Gerald's Game (1992) is a novel by Stephen King. The story begins with Jessie Burlingame and her husband Gerald in the bedroom of their solitary cabin in western Maine, where they have gone for an off-beat romantic weekend. Gerald, who is a lawyer with an aggressive personality, has been able to re-invigorate the couple's sex life by fastening Jessie to the bed with handcuffs. Jessie has been into the game before, but suddenly she balks at the idea and things go from bad to worse in a very short span of time. As Gerald starts to crawl on top of Jessie pretending her protests are fake, she kicks him hard in the crotch which causes him to go into shock and then cardiac arrest. If there was any chance of him being okay, it ends when he falls off the bed and splits his head open on the floor. Jessie is alone in the cabin and unable to move or summon help. There is nothing to do but see if anyone shows up. The only thing that does show up is a stray dog that gnaws a bit on Gerald, the disembodied voices of some of Jessie's old friends that start to discuss an event in her childhood (which is later revealed to be a molestation by her father)...and an unpleasant, deformed apparition that may or may not be real; Jessie begins to think of this bizarre visitor as The Space Cowboy (after a line from a Steve Miller song, "The Joker").
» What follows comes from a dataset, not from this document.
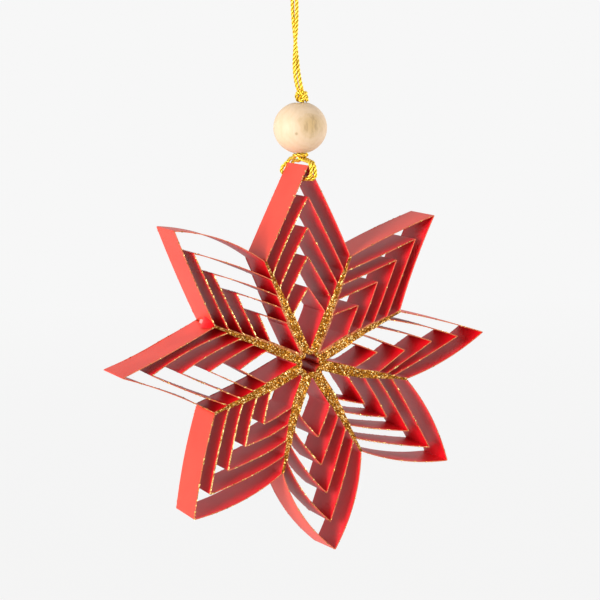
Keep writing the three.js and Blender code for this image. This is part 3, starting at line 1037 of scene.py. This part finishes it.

This internal dialogue is mixed with descriptions of Jessie's more and more desperate attempts to get out of the handcuffs. Finally she does escape after one of the voices in her head tells her that if she stays another night, The Space Cowboy will more than likely take a part of her to add to its trophy medical bag filled with jewelry and human bones. Jessie escapes by slicing her hand open all the way around on a broken glass and then using the blood and the medical procedure of "degloving" to escape. At the end, we get to read the letter that Jessie writes to one of the persons whose voice she has heard in her head. The only true supernatural event in the story occurs as described during one of Jessie's flashbacks, when, during a particularly stressful incident at the time of childhood, she has a waking dream. In King's subsequent novel Dolores Claiborne, it is revealed that the vision was actually a telepathic contact between the main characters of the two novels.